You have to work and wait for your ROI

The key is for CMOs to find the golden middle between short-term sales and long-term strategy in order to drive business growth. How should you spend your marketing budget – what works, what doesn’t work so well, and what is simply a waste of money? The only way to know is to keep a close eye on your marketing data and analyze it on a regular basis to gain the insights you need to answer those questions. Easier said than done, yes, but certainly doable. Follow these three steps to master your ROI and make your CEO happy:

 

1. Start small and grow your expertise

Yeah, we know. We told you to take the high road and include all your expenses into the calculation to get the real big picture of your investement. But we know this struggle by heart from our own business. Before you start building the perfect, think about the KPIs and number that you have. What insights can you get from them? 

2. Find the right partner to tackle this problem

You have to face it: you won't be able to do this on your won. First and foremost, build relationships to your finance, BI and product teams to have them work on this problem together. To see your ROI, you have to look far beyond your campaign time frames and those partners will be able to support your activities with the needed numbers. Also, your CEO will value your leadership and team spirit!

3. Consider this a long-term project

Marketing success does not happen over night.
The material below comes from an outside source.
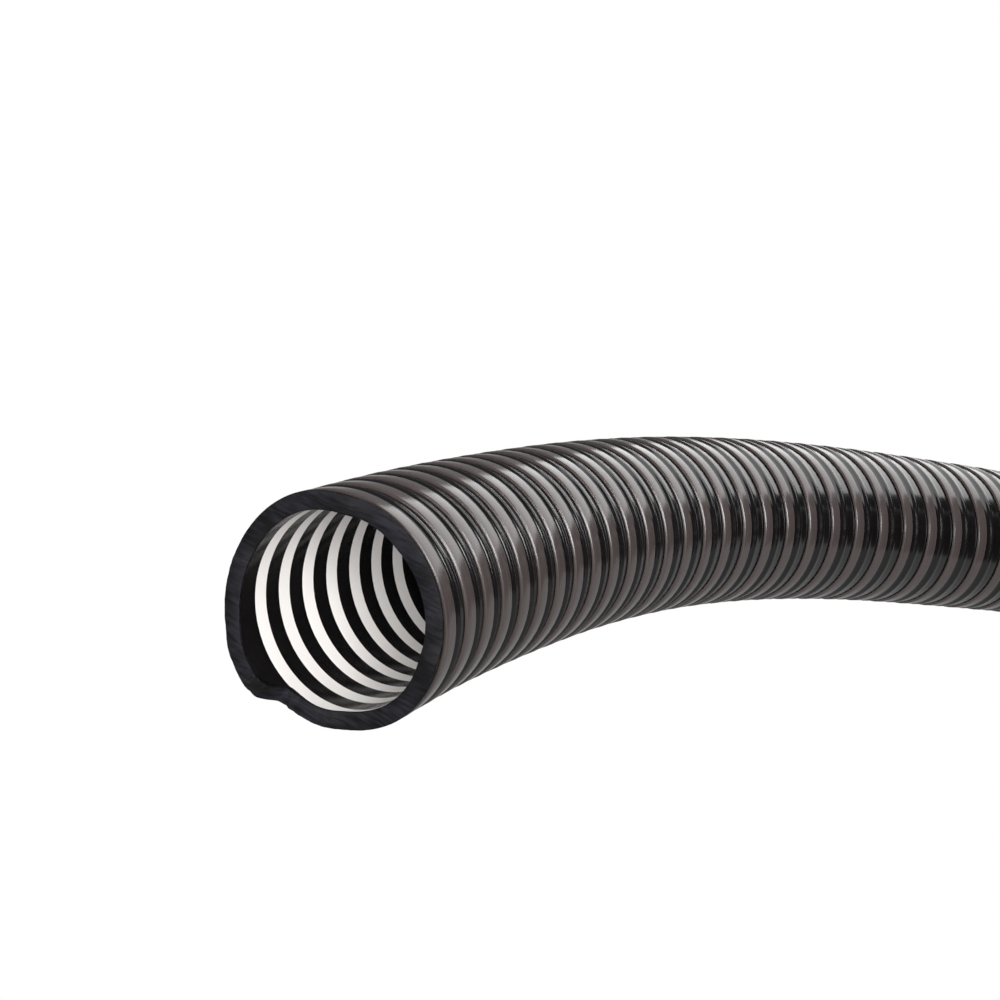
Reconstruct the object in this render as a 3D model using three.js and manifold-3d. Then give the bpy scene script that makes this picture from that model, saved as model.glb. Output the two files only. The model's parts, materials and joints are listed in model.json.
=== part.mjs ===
// Pool vacuum hose, about 6 m long: a smooth-bored soft wall wound round a rigid helical rib.
// The near end is a bare cut lying straight along +X, the hose curves away over the ground,
// and the rest is wound into a tied coil of two layers with the swivel cuff lying on top.
// Millimetres, +Z up, ground at z = 0, origin under the centre of the whole model's box.

import * as THREE from "three";
import { mergeVertices } from "three/addons/utils/BufferGeometryUtils.js";
import Module from "manifold-3d";

const wasm = await Module();
wasm.setup();

// ---- hose ----
const BORE = 38; // inside diameter
const WALL = 3.5; // from the bore to the outside of the ribs
const RIB_PITCH = 7.3; // advance of the helix each turn, right-handed
const RIB_WIRE = 2.2; // diameter of the rigid rib inside the wall
const STUB_LENGTH = 48; // hollow stretch modelled at the cut end
const RIB_MARGIN = 5; // the rib starts and stops this far inside a cut end
const GAP = 0.3; // clearance between touching pieces

// ---- coil ----
const COIL_MIDDLE = 450; // diameter across at the middle of the turns
const COIL_WIDE = 2; // turns side by side
const COIL_HIGH = 2; // layers
const COIL_ENTRY = 50.3; // where the hose runs on to the coil, degrees from +X

// ---- ties ----
const TIE_ANGLES = [25, 295, 205, 115]; // round the coil, degrees from +X
const TIE_WIDTH = 25;
const TIE_THICK = 2;
const TIE_GAP = 1; // a tie stands off the curved coil by this much
const TIE_TAIL_GAP = 2; // and off the sloping tail by this much
const TIE_RING_BAR = 3.2; // side of the cinch ring's square bar
const TIE_RING_SPAN = 18; // between its two long bars
const TIE_LAP = 40; // height of the folded-back end over the cinch ring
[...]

Nor does your positive ROI. Patience is more than just waiting for your results. Accept this process as necessary and try to find quick wins from short-timed insights. You will have to learn how to connect the dots, work with the right people, get all the data you need to make this project a success. Also, make sure to work with the right tools: you need the right data for the right insights - there is no point in this whole project without accurate and meaningful data. Last but not least: depending on the industry you are working in, sales cycles can last a long time. Looking at the average lead run time at Adverity, this can easily take 6 months before we close a deal and the author gets his sweet sweet marketing ROI. The wait is always worth it.